Problem to solve:
Find the line that contains "bpy.data.objects.remove(obj)". Repeat that line and all lines following it, exactly, through the end of the listing below.
▽
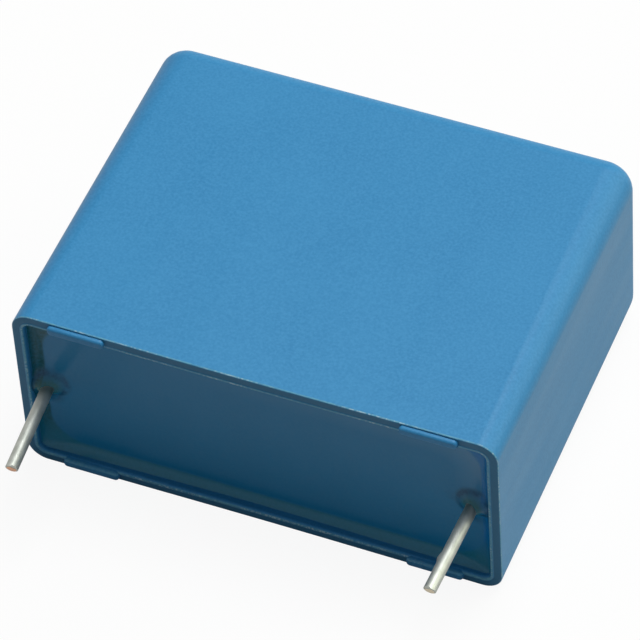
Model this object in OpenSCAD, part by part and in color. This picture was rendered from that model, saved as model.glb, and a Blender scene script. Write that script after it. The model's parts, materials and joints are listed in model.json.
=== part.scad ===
// Box film capacitor, lying on one broad face with its two leads pointing along -Y.
// A moulded box, open at the lead end, holds a flattened film roll with sprayed metal ends;
// a wire is welded to each end and resin fills the box almost to its mouth.

/* [Case] */
// Length of the box, across the two leads
case_l = 31.2; // [30:0.1:34]
// Thickness of the box, between its broad faces
case_t = 13.4; // [11:0.1:16]
// Height of the box, from the rim of its mouth to its closed end
case_h = 24.2; // [22:0.1:28]
// Thickness of the side walls at the mouth
wall = 0.8; // [0.6:0.05:1]
// Thickness of the closed end
end_wall = 0.9; // [0.7:0.05:1.2]
// How much thicker each side wall is at the closed end, for mould draft
wall_draft = 0.15; // [0.05:0.05:0.3]
// Radius of the four long edges at the mouth
mouth_r = 1.3; // [1.1:0.1:2]
// Radius of the same edges at the closed end
back_r = 1.9; // [1.6:0.1:2.6]
// Radius of the edge that runs round the closed end
back_edge_r = 1.4; // [0.8:0.1:1.5]
// Radius at the foot of the cavity
cavity_floor_r = 0.5; // [0.3:0.1:0.6]
// Bevel along the inner edge of the mouth
mouth_bevel = 0.2; // [0.1:0.05:0.3]

/* [Stand-off feet] */
// Length of each foot along its wall
foot_l = 3.7; // [3:0.1:5]
// Height of each foot above the rim
foot_h = 0.3; // [0.2:0.05:0.5]
// Width of each foot across its wall
foot_w = 0.63; // [0.4:0.01:0.65]
// Set-back of each foot from the broad face
foot_inset = 0.15; // [0.05:0.05:0.2]
// Distance from the end of the box to the near end of each foot
foot_end_gap = 2.45; // [2:0.05:5]

/* [Potting resin] */
// Depth of the flat resin surface below the rim
resin_depth = 0.9; // [0.7:0.05:1.2]
// Depth below the rim at which the resin stops climbing the wall
resin_climb = 0.35; // [0.3:0.05:0.5]
// Reach of the curved resin edge from the wall
meniscus_w = 1.1; // [0.8:0.1:1.5]
// Height of the resin collar that climbs each lead
collar_h = 0.4; // [0.2:0.05:0.5]
// Reach of that collar from the lead's surface
collar_w = 0.6; // [0.4:0.05:0.8]

/* [Leads] */
// Diameter of the lead wire
lead_d = 0.8; // [0.6:0.1:1]
// Distance from the end of the box to the axis of each lead
lead_inset = 1.85; // [1.75:0.05:2.2]
// Free length of each lead beyond the seating plane
lead_len = 6; // [3:0.5:10]
// Inward lean of the left lead, in degrees
left_lean = 4.4; // [1:0.1:5]
// Inward lean of the right lead, in degrees
right_lean = 1; // [1:0.1:5]
// Depth below the rim at which the leads start to lean
bend_depth = 0.1; // [0:0.05:0.3]
// Bevel left round each cut end
tip_bevel = 0.08; // [0.05:0.01:0.15]
// Length of wire welded along each sprayed end
weld_l = 14; // [8:1:16]
// Depth to which the wire is sunk in the sprayed end
weld_sink = 0.15; // [0.05:0.05:0.2]

/* [Winding] */
// Resin between the roll and each broad wall, at the cavity floor
winding_side_gap = 0.45; // [0.3:0.05:1.5]
// Resin over the roll, under the flat resin surface
winding_cover = 1.7; // [1:0.1:3]
// Resin between the roll and the cavity floor
winding_floor_gap = 0.5; // [0.3:0.1:1.5]
// Thickness of the sprayed metal layer on each end of the roll
spray_t = 0.5; // [0.3:0.05:0.7]
// Sideways set of the roll and its leads from the middle of the box
roll_offset = -0.1; // [-0.2:0.05:0.2]

/* [Hidden] */

corner_steps = 10;
edge_steps = 6;
meniscus_steps = 7;
// Angle at which the resin meets the wall, so that its edge has a real thickness
contact_angle = 20;
// Radius of the flat resin surface's outline at its corners
pool_corner_r = 2.6;
overrun = 0.3;
lead_r = lead_d / 2;
// How far the knuckle at the lead's bend stands proud of the wire
knuckle_swell = 0.01;

lead_pitch = case_l - 2 * lead_inset;
foot_pitch = case_l - 2 * foot_end_gap - foot_l;

// Along Y from the seating plane: the rim, the closed end and the cavity floor
rim_y = foot_h;
back_y = rim_y + case_h;
floor_y = back_y - end_wall;
resin_y = rim_y + resin_depth;
bend_y = rim_y + bend_depth;
roll_near_y = resin_y + winding_cover;
roll_far_y = floor_y - winding_floor_gap;
weld_end_y = roll_near_y + weld_l;

// The roll's flattened section
winding_t = case_t - 2 * (wall + wall_draft + winding_side_gap);
winding_h = roll_far_y - roll_near_y;

// The sprayed ends reach in behind the leads, and the roll fills the space between them
spray_face_x = lead_pitch / 2 - lead_r + weld_sink;
winding_l = 2 * (spray_face_x - spray_t);

// The origin is under the middle of the whole part, at the level of the face that it lies on
tip_y = lead_len + (lead_r - tip_bevel) * sin(max(left_lean, right_lean));
origin_shift = [0, (tip_y - back_y) / 2, case_t / 2];

// One outline of the box at height y, set in from its faces, as points round a rounded rectangle
function outline(inset, r, y) =
    let (hx = case_l / 2 - inset - r, hz = case_t / 2 - inset - r)
    [
        for (corner = [[1, 1, 0], [-1, 1, 90], [-1, -1, 180], [1, -1, 270]])
            for (i = [0 : corner_steps])
                let (a = corner[2] + 90 * i / corner_steps)
                [corner[0] * hx + r * cos(a), y, corner[1] * hz + r * sin(a)]
    ];

// Solid through a list of outlines of equal length, closed by a flat cap at each end
module loft(outlines) {
    n = len(outlines[0]);
    last = len(outlines) - 1;
    points = [for (ring = outlines) each ring];
    sides = [
        for (k = [0 : last - 1])
            for (i = [0 : n - 1])
                let (j = (i + 1) % n)
                [k * n + i, k * n + j, (k + 1) * n + j, (k + 1) * n + i]
    ];
    front_cap = [[for (i = [n - 1 : -1 : 0]) i]];
    back_cap = [[for (i = [0 : n - 1]) last * n + i]];
    polyhedron(points, concat(front_cap, sides, back_cap));
}

// Wall thickness and edge radius of the cavity at height y, both straight from mouth to floor
function along_cavity(y) = (y - rim_y) / (floor_y - rim_y);
function cavity_inset(y) = wall + wall_draft * along_cavity(y);
function cavity_r(y) =
    let (at_mouth = mouth_r - wall, at_floor = back_r - wall - wall_draft)
    at_mouth + (at_floor - at_mouth) * along_cavity(y);
function cavity_outline(y) = outline(cavity_inset(y), cavity_r(y), y);

// Outlines round a rounded floor, from the side wall in to the flat
function rounded_end(inset, r, end_y, edge_r) = [
    for (i = [0 : edge_steps])
        let (a = 90 * i / edge_steps, in = edge_r * (1 - cos(a)))
        outline(inset + in, r - in, end_y - edge_r * (1 - sin(a)))
];

function cavity_floor() =
    let (y = floor_y - cavity_floor_r)
    rounded_end(cavity_inset(y), cavity_r(y), floor_y, cavity_floor_r);

// Outlines of the resin's edge: from the flat surface out to the wall it climbs
function resin_surface() = [
    for (i = [meniscus_steps : -1 : 0])
        let (
            a = contact_angle + (90 - contact_angle) * i / meniscus_steps,
            reach = (cos(contact_angle) - cos(a)) / cos(contact_angle),
            rise = (sin(a) - sin(contact_angle)) / (1 - sin(contact_angle)),
            y = rim_y + resin_climb + (resin_depth - resin_climb) * rise
        )
        outline(
            cavity_inset(y) + meniscus_w * reach,
            cavity_r(y) + (pool_corner_r - cavity_r(y)) * reach,
            y
        )
];

module at_origin() {
    translate(origin_shift) children();
}

// The roll and its leads are set together, a little off the middle of the box
module off_middle() {
    translate([roll_offset, 0, 0]) children();
}

// Outer form: the long edges grow rounder towards the closed end
module case_outside() {
    loft(concat([outline(0, mouth_r, rim_y)], rounded_end(0, back_r, back_y, back_edge_r)));
}

// Inner form, with the bevelled mouth run on past the rim
module case_cavity() {
    bevel_end_y = rim_y + mouth_bevel;
    mouth_y = rim_y - overrun;
    mouth_inset = cavity_inset(bevel_end_y) - mouth_bevel - overrun;
    mouth_outline_r = cavity_r(bevel_end_y) + mouth_bevel + overrun;
    loft(concat(
        [outline(mouth_inset, mouth_outline_r, mouth_y)],
        [cavity_outline(bevel_end_y)],
        cavity_floor()
    ));
}

// One stand-off: a bar with quarter-round ends, rooted in the wall behind the bevel
module foot() {
    root = mouth_bevel + overrun;
    linear_extrude(foot_w) {
        translate([-foot_l / 2, 0]) square([foot_l, root]);
        translate([foot_h - foot_l / 2, -foot_h]) square([foot_l - 2 * foot_h, foot_h + root]);
        for (side = [-1, 1])
            translate([side * (foot_l / 2 - foot_h), 0]) circle(r = foot_h, $fn = 48);
    }
}

module feet() {
    for (side = [0, 1])
        mirror([0, 0, side])
            for (end = [-1, 1])
                translate([end * foot_pitch / 2, rim_y, case_t / 2 - foot_inset - foot_w]) foot();
}

module case() {
    color([0.28, 0.55, 0.74]) at_origin() {
        difference() {
            case_outside();
            case_cavity();
        }
        feet();
    }
}

// Resin drawn up round one lead, as a flared collar
module lead_collar(side) {
    steps = 6;
    flare = [
        for (i = [0 : steps])
            let (a = 90 * i / steps)
            [lead_r + collar_w * (1 - sin(a)), collar_h * (1 - cos(a))]
    ];
    collar_root = collar_w;
    base = [[0, collar_h], [0, -collar_root], [lead_r + collar_w, -collar_root]];
    translate([side * lead_pitch / 2, resin_y, 0])
        rotate([90, 0, 0])
            rotate_extrude($fn = 64) polygon(concat(base, flare));
}

module potting_resin() {
    color([0.1, 0.26, 0.36]) at_origin()
        difference() {
            union() {
                loft(concat(resin_surface(), cavity_floor()));
                intersection() {
                    off_middle() for (side = [-1, 1]) lead_collar(side);
                    case_cavity();
                }
            }
            off_middle() {
                roll_body(2 * spray_face_x);
                for (side = [-1, 1]) lead_core(side);
            }
        }
}

// The straight length of one lead and the knuckle at its bend
module lead_core(side) {
    translate([side * lead_pitch / 2, bend_y, 0])
        rotate([-90, 0, 0]) {
            cylinder(h = weld_end_y - bend_y, r = lead_r, $fn = 64);
            sphere(r = lead_r + knuckle_swell, $fn = 64);
        }
}

// Flattened roll section, two half-rounds joined by flats, centred along X
module roll_body(length) {
    flat_h = winding_h - winding_t;
    translate([-length / 2, (roll_near_y + roll_far_y) / 2, 0])
        rotate([90, 0, 90])
            linear_extrude(length) {
                square([flat_h, winding_t], center = true);
                for (side = [-1, 1])
                    translate([side * flat_h / 2, 0]) circle(d = winding_t, $fn = 96);
            }
}

module film_winding() {
    color([0.86, 0.84, 0.78]) at_origin() off_middle() roll_body(winding_l);
}

// Sprayed metal on one end of the roll, with the welded wire's bed in its face
module contact_layer(side) {
    color([0.62, 0.62, 0.6]) at_origin() off_middle()
        difference() {
            intersection() {
                roll_body(2 * spray_face_x);
                translate([side > 0 ? winding_l / 2 : -spray_face_x, rim_y, -case_t / 2])
                    cube([spray_t, case_h, case_t]);
            }
            lead_core(side);
        }
}

module left_contact_layer() {
    contact_layer(-1);
}

module right_contact_layer() {
    contact_layer(1);
}

// One lead: a straight welded length, a knuckle and a free end that leans inwards
module lead(lean) {
    shank_l = (bend_y + lead_len) / cos(lean) - tip_bevel;
    lead_core(1);
    translate([lead_pitch / 2, bend_y, 0])
        rotate([90, 0, -lean]) {
            cylinder(h = shank_l, r = lead_r, $fn = 64);
            translate([0, 0, shank_l])
                cylinder(h = tip_bevel, r1 = lead_r, r2 = lead_r - tip_bevel, $fn = 64);
        }
}

module left_lead() {
    color([0.8, 0.8, 0.78]) at_origin() off_middle() mirror([1, 0, 0]) lead(left_lean);
}

module right_lead() {
    color([0.8, 0.8, 0.78]) at_origin() off_middle() lead(right_lean);
}

case();
potting_resin();
film_winding();
left_contact_layer();
right_contact_layer();
left_lead();
right_lead();
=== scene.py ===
"""Box film capacitor lying on one broad face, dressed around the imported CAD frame.

The moulded case, the cast resin in its mouth and the two tinned leads are modelled here in
finer form; the film roll and its sprayed ends stay as the frame gives them. Lengths are in
metres, and MM turns a size in millimetres into metres.
"""
import json
import math
from collections import namedtuple

import bmesh
import bpy
from mathutils import Matrix, Vector


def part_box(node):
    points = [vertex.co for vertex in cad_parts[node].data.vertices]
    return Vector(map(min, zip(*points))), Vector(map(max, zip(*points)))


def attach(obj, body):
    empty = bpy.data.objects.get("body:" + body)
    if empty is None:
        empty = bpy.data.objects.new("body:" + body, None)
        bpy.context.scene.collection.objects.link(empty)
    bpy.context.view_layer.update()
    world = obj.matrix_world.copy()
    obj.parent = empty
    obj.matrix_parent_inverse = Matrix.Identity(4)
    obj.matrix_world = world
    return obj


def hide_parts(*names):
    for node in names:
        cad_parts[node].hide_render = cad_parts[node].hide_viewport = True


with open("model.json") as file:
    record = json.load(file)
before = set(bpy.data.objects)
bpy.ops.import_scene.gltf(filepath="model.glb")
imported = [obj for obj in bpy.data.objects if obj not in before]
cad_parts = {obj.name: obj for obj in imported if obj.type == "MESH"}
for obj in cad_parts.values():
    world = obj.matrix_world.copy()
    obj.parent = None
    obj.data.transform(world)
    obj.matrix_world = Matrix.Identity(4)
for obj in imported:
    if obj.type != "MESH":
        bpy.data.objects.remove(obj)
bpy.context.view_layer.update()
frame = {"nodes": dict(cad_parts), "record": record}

MM = 0.001

# Case, from the frame's box round the node
CASE_LOW, CASE_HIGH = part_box("case")
HALF_X = (CASE_HIGH.x - CASE_LOW.x) / 2
HALF_Z = (CASE_HIGH.z - CASE_LOW.z) / 2
MID_Z = (CASE_HIGH.z + CASE_LOW.z) / 2
SEAT_Y = CASE_LOW.y
BACK_Y = CASE_HIGH.y
FOOT_H = 0.3 * MM
RIM_Y = SEAT_Y + FOOT_H
END_WALL = 0.9 * MM
CAVITY_FLOOR_Y = BACK_Y - END_WALL

WALL = 0.8 * MM
# How much thicker the walls are at the closed end, for mould draft
WALL_DRAFT = 0.15 * MM
MOUTH_R = 1.3 * MM
BACK_R = 1.9 * MM
BACK_EDGE_R = 1.4 * MM
CAVITY_FLOOR_R = 0.5 * MM
MOUTH_BEVEL = 0.2 * MM
RIM_ROUND = 0.07 * MM
# Rim tones over its rounded outer edge: 1 is a painted highlight and -1 is painted shade
RIM_TONES = (0.7, 1, 0.6, -1)
# The thin lip beside the cavity, and its steps: share of its width, rise towards the closed end, tone
# (above 0 a painted highlight, below 0 painted shade)
LIP_H = 0.03 * MM
LIP_W = 0.3 * MM
LIP_STEPS = (
    (1, 0, -1), (0.85, -LIP_H, 0.6), (0.4, -LIP_H, 1), (0.2, LIP_H, 0.4), (0, MOUTH_BEVEL, -0.5),
)
# Inward sag of the broad walls at the middle of the mouth, and how deep in it is felt
RIM_SAG = 0.09 * MM
SAG_DEPTH = 9 * MM
# Cuts that let the walls bend: their spacing, and how many lie on each side of the middle one
SAG_STEP = 2.4 * MM
SAG_CUTS = 3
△
Solution for this exercise:
        bpy.data.objects.remove(obj)
bpy.context.view_layer.update()
frame = {"nodes": dict(cad_parts), "record": record}

MM = 0.001

# Case, from the frame's box round the node
CASE_LOW, CASE_HIGH = part_box("case")
HALF_X = (CASE_HIGH.x - CASE_LOW.x) / 2
HALF_Z = (CASE_HIGH.z - CASE_LOW.z) / 2
MID_Z = (CASE_HIGH.z + CASE_LOW.z) / 2
SEAT_Y = CASE_LOW.y
BACK_Y = CASE_HIGH.y
FOOT_H = 0.3 * MM
RIM_Y = SEAT_Y + FOOT_H
END_WALL = 0.9 * MM
CAVITY_FLOOR_Y = BACK_Y - END_WALL

WALL = 0.8 * MM
# How much thicker the walls are at the closed end, for mould draft
WALL_DRAFT = 0.15 * MM
MOUTH_R = 1.3 * MM
BACK_R = 1.9 * MM
BACK_EDGE_R = 1.4 * MM
CAVITY_FLOOR_R = 0.5 * MM
MOUTH_BEVEL = 0.2 * MM
RIM_ROUND = 0.07 * MM
# Rim tones over its rounded outer edge: 1 is a painted highlight and -1 is painted shade
RIM_TONES = (0.7, 1, 0.6, -1)
# The thin lip beside the cavity, and its steps: share of its width, rise towards the closed end, tone
# (above 0 a painted highlight, below 0 painted shade)
LIP_H = 0.03 * MM
LIP_W = 0.3 * MM
LIP_STEPS = (
    (1, 0, -1), (0.85, -LIP_H, 0.6), (0.4, -LIP_H, 1), (0.2, LIP_H, 0.4), (0, MOUTH_BEVEL, -0.5),
)
# Inward sag of the broad walls at the middle of the mouth, and how deep in it is felt
RIM_SAG = 0.09 * MM
SAG_DEPTH = 9 * MM
# Cuts that let the walls bend: their spacing, and how many lie on each side of the middle one
SAG_STEP = 2.4 * MM
SAG_CUTS = 3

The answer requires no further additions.